> **Task details**: Repeat the listing in full, word for word.

Collected data entries
▶

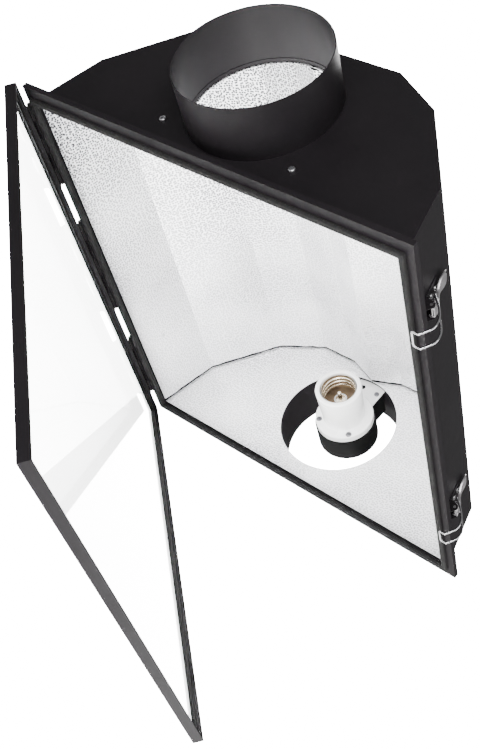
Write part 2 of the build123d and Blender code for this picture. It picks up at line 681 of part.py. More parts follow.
def latch_rivets():
    head = rivet(2.6, 1.1, 1.4, 3.0)
    return Compound(children=[place * head for place in latch_rivet_places()])


# ---- write every piece --------------------------------------------------------------------------------
def build():
    os.makedirs("parts", exist_ok=True)
    save("outer_shell", outer_shell())
    save("end_plate_inlet", end_plate(-1))
    save("end_plate_socket", end_plate(1))
    save("duct_collar_inlet", duct_collar(-1))
    save("duct_collar_socket", duct_collar(1))
    save("end_plate_screws", end_plate_screws())
    save("mouth_frame", mouth_frame())
    save("frame_gasket", frame_gasket())
    save("reflector_liner", reflector_liner())
    save("liner_end_inlet", liner_end(-1))
    save("liner_end_socket", liner_end(1))
    save("liner_rivets", liner_rivets())
    save("socket_body", socket_body())
    save("screw_shell", screw_shell())
    save("centre_contact", centre_contact())
    save("contact_terminal", contact_terminal())
    save("shell_terminal", shell_terminal())
    save("socket_screws", socket_screws())
    save("socket_bracket", socket_bracket())
    save("bracket_screws", bracket_screws())
    save("wire_cover", wire_cover())
    save("cord_gland", cord_gland())
    save("earth_screw", earth_screw())
    for number, (sx, sy) in enumerate([(-1, -1), (1, -1), (1, 1), (-1, 1)], start=1):
        save("hanger_tab_" + str(number), hanger_tab(sx, sy))
    save("hanger_rivets", hanger_rivets())
    save("door_frame", opened(door_frame()))
    save("door_glass", opened(door_glass()))
    save("glass_seal", opened(glass_seal()))
    save("glass_bead", opened(glass_bead()))
    for number, span in enumerate(HINGES, start=1):
        save("hinge_frame_leaf_" + str(number), hinge_frame_leaf(span))
        save("hinge_door_leaf_" + str(number), opened(hinge_door_leaf(span)))
        save("hinge_pin_" + str(number), hinge_pin(span))
    for number, y in enumerate(LATCH_Y, start=1):
        save("latch_base_" + str(number), latch_base(y))
        save("latch_pivot_" + str(number), latch_pivot(y))
        save("latch_lever_" + str(number), latch_lever(y))
        save("latch_bail_" + str(number), latch_bail(y))
    save("latch_rivets", latch_rivets())


build()
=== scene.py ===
import math
import random

import bmesh
import bpy
from mathutils import Matrix, Vector


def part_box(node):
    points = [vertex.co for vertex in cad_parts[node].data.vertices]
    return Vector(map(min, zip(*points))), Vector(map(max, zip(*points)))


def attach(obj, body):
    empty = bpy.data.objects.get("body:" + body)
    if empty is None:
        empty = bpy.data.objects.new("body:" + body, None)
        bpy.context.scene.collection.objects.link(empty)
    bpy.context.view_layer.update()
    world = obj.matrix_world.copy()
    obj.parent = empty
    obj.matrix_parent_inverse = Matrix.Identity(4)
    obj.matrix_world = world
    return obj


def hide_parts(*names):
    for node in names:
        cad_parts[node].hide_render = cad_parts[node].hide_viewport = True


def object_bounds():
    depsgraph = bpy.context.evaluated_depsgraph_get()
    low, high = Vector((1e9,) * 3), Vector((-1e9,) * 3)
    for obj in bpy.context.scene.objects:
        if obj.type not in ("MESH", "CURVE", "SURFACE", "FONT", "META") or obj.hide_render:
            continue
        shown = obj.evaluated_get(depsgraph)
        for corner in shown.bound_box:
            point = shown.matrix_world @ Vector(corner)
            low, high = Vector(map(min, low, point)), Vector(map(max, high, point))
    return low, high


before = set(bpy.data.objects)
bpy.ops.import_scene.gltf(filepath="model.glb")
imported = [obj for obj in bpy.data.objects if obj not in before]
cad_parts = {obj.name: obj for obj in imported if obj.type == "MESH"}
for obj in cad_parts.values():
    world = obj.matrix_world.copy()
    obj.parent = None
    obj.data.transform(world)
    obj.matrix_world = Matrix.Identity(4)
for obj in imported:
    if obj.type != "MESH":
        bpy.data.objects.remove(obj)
cad_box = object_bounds()

# ---- places and sizes, in metres ----------------------------------------------------------------------
MM = 0.001
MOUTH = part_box("mouth_frame")[0].z

SHEET = 0.8 * MM
BEND_R = 2.6 * MM
SHELL_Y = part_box("outer_shell")[1].y
SHELL_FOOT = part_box("outer_shell")[0].z

LINER_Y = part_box("reflector_liner")[1].y
LINER_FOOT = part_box("reflector_liner")[0].z
LINER_BEND_R = 1.6 * MM
LINER_SEAM = 2.4 * MM
LINER_RAGGED = 1.9 * MM
LINER_STEP = 9.0 * MM
DIMPLE = 2.9 * MM

socket_low, socket_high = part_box("socket_body")
SOCKET_Z = (socket_low.z + socket_high.z) / 2
SOCKET_MOUTH = socket_low.y
SOCKET_BACK = socket_high.y
FLANGE_R = (socket_high.z - socket_low.z) / 2
FLANGE_T = 7.0 * MM
SCREW_HEAD_R = 3.5 * MM
SCREW_WELL_R = 3.9 * MM
THREAD_R = 20.9 * MM
THREAD_DEPTH = 0.85 * MM
THREAD_PITCH = 6.35 * MM
THREAD_TURNS = 3
THREAD_START = SOCKET_MOUTH + 3.0 * MM
THREAD_WALL = 0.5 * MM
SEAT = SOCKET_MOUTH + 24.0 * MM
CONTACT_REACH = 14.0 * MM

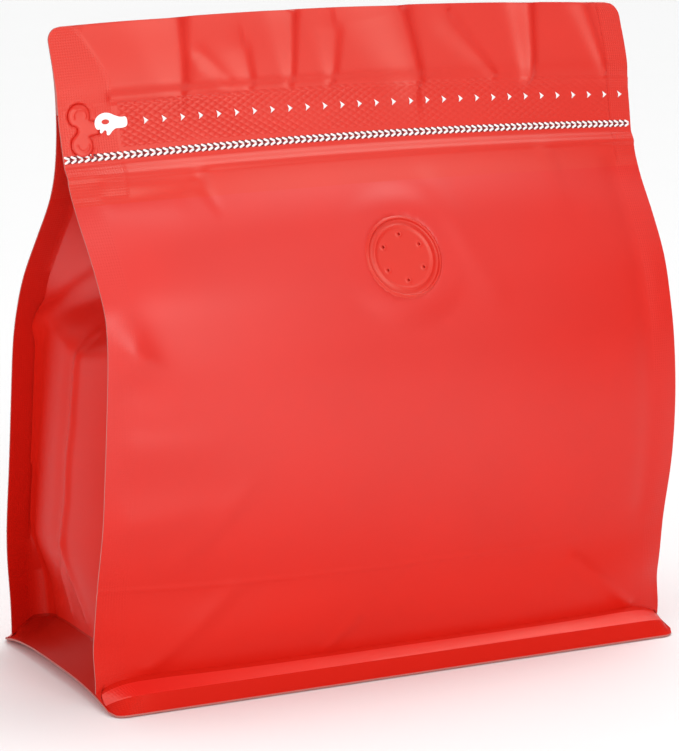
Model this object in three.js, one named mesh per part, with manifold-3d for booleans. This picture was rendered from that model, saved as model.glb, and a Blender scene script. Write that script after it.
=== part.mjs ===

◀

> **Solution for this problem**:
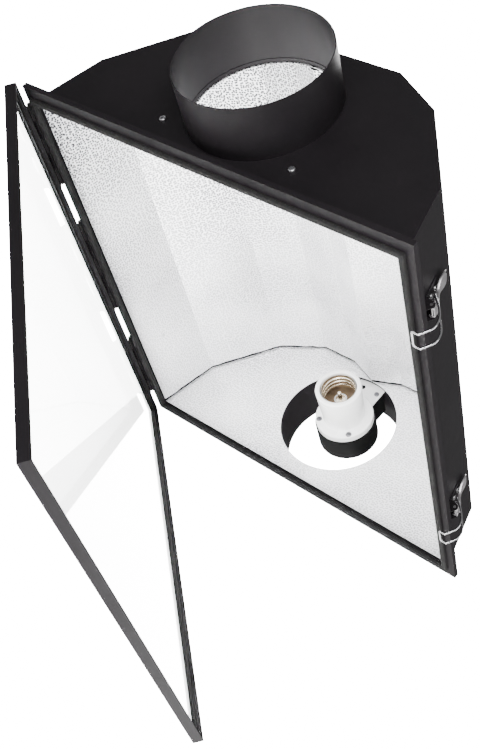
Write part 2 of the build123d and Blender code for this picture. It picks up at line 681 of part.py. More parts follow.
def latch_rivets():
    head = rivet(2.6, 1.1, 1.4, 3.0)
    return Compound(children=[place * head for place in latch_rivet_places()])


# ---- write every piece --------------------------------------------------------------------------------
def build():
    os.makedirs("parts", exist_ok=True)
    save("outer_shell", outer_shell())
    save("end_plate_inlet", end_plate(-1))
    save("end_plate_socket", end_plate(1))
    save("duct_collar_inlet", duct_collar(-1))
    save("duct_collar_socket", duct_collar(1))
    save("end_plate_screws", end_plate_screws())
    save("mouth_frame", mouth_frame())
    save("frame_gasket", frame_gasket())
    save("reflector_liner", reflector_liner())
    save("liner_end_inlet", liner_end(-1))
    save("liner_end_socket", liner_end(1))
    save("liner_rivets", liner_rivets())
    save("socket_body", socket_body())
    save("screw_shell", screw_shell())
    save("centre_contact", centre_contact())
    save("contact_terminal", contact_terminal())
    save("shell_terminal", shell_terminal())
    save("socket_screws", socket_screws())
    save("socket_bracket", socket_bracket())
    save("bracket_screws", bracket_screws())
    save("wire_cover", wire_cover())
    save("cord_gland", cord_gland())
    save("earth_screw", earth_screw())
    for number, (sx, sy) in enumerate([(-1, -1), (1, -1), (1, 1), (-1, 1)], start=1):
        save("hanger_tab_" + str(number), hanger_tab(sx, sy))
    save("hanger_rivets", hanger_rivets())
    save("door_frame", opened(door_frame()))
    save("door_glass", opened(door_glass()))
    save("glass_seal", opened(glass_seal()))
    save("glass_bead", opened(glass_bead()))
    for number, span in enumerate(HINGES, start=1):
        save("hinge_frame_leaf_" + str(number), hinge_frame_leaf(span))
        save("hinge_door_leaf_" + str(number), opened(hinge_door_leaf(span)))
        save("hinge_pin_" + str(number), hinge_pin(span))
    for number, y in enumerate(LATCH_Y, start=1):
        save("latch_base_" + str(number), latch_base(y))
        save("latch_pivot_" + str(number), latch_pivot(y))
        save("latch_lever_" + str(number), latch_lever(y))
        save("latch_bail_" + str(number), latch_bail(y))
    save("latch_rivets", latch_rivets())


build()
=== scene.py ===
import math
import random

import bmesh
import bpy
from mathutils import Matrix, Vector


def part_box(node):
    points = [vertex.co for vertex in cad_parts[node].data.vertices]
    return Vector(map(min, zip(*points))), Vector(map(max, zip(*points)))


def attach(obj, body):
    empty = bpy.data.objects.get("body:" + body)
    if empty is None:
        empty = bpy.data.objects.new("body:" + body, None)
        bpy.context.scene.collection.objects.link(empty)
    bpy.context.view_layer.update()
    world = obj.matrix_world.copy()
    obj.parent = empty
    obj.matrix_parent_inverse = Matrix.Identity(4)
    obj.matrix_world = world
    return obj


def hide_parts(*names):
    for node in names:
        cad_parts[node].hide_render = cad_parts[node].hide_viewport = True


def object_bounds():
    depsgraph = bpy.context.evaluated_depsgraph_get()
    low, high = Vector((1e9,) * 3), Vector((-1e9,) * 3)
    for obj in bpy.context.scene.objects:
        if obj.type not in ("MESH", "CURVE", "SURFACE", "FONT", "META") or obj.hide_render:
            continue
        shown = obj.evaluated_get(depsgraph)
        for corner in shown.bound_box:
            point = shown.matrix_world @ Vector(corner)
            low, high = Vector(map(min, low, point)), Vector(map(max, high, point))
    return low, high


before = set(bpy.data.objects)
bpy.ops.import_scene.gltf(filepath="model.glb")
imported = [obj for obj in bpy.data.objects if obj not in before]
cad_parts = {obj.name: obj for obj in imported if obj.type == "MESH"}
for obj in cad_parts.values():
    world = obj.matrix_world.copy()
    obj.parent = None
    obj.data.transform(world)
    obj.matrix_world = Matrix.Identity(4)
for obj in imported:
    if obj.type != "MESH":
        bpy.data.objects.remove(obj)
cad_box = object_bounds()

# ---- places and sizes, in metres ----------------------------------------------------------------------
MM = 0.001
MOUTH = part_box("mouth_frame")[0].z

SHEET = 0.8 * MM
BEND_R = 2.6 * MM
SHELL_Y = part_box("outer_shell")[1].y
SHELL_FOOT = part_box("outer_shell")[0].z

LINER_Y = part_box("reflector_liner")[1].y
LINER_FOOT = part_box("reflector_liner")[0].z
LINER_BEND_R = 1.6 * MM
LINER_SEAM = 2.4 * MM
LINER_RAGGED = 1.9 * MM
LINER_STEP = 9.0 * MM
DIMPLE = 2.9 * MM

socket_low, socket_high = part_box("socket_body")
SOCKET_Z = (socket_low.z + socket_high.z) / 2
SOCKET_MOUTH = socket_low.y
SOCKET_BACK = socket_high.y
FLANGE_R = (socket_high.z - socket_low.z) / 2
FLANGE_T = 7.0 * MM
SCREW_HEAD_R = 3.5 * MM
SCREW_WELL_R = 3.9 * MM
THREAD_R = 20.9 * MM
THREAD_DEPTH = 0.85 * MM
THREAD_PITCH = 6.35 * MM
THREAD_TURNS = 3
THREAD_START = SOCKET_MOUTH + 3.0 * MM
THREAD_WALL = 0.5 * MM
SEAT = SOCKET_MOUTH + 24.0 * MM
CONTACT_REACH = 14.0 * MM

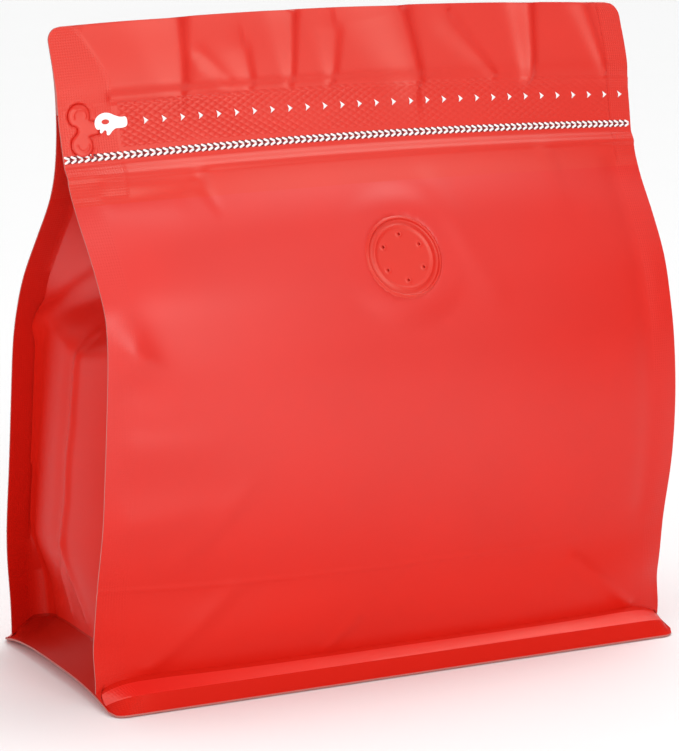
Model this object in three.js, one named mesh per part, with manifold-3d for booleans. This picture was rendered from that model, saved as model.glb, and a Blender scene script. Write that script after it.
=== part.mjs ===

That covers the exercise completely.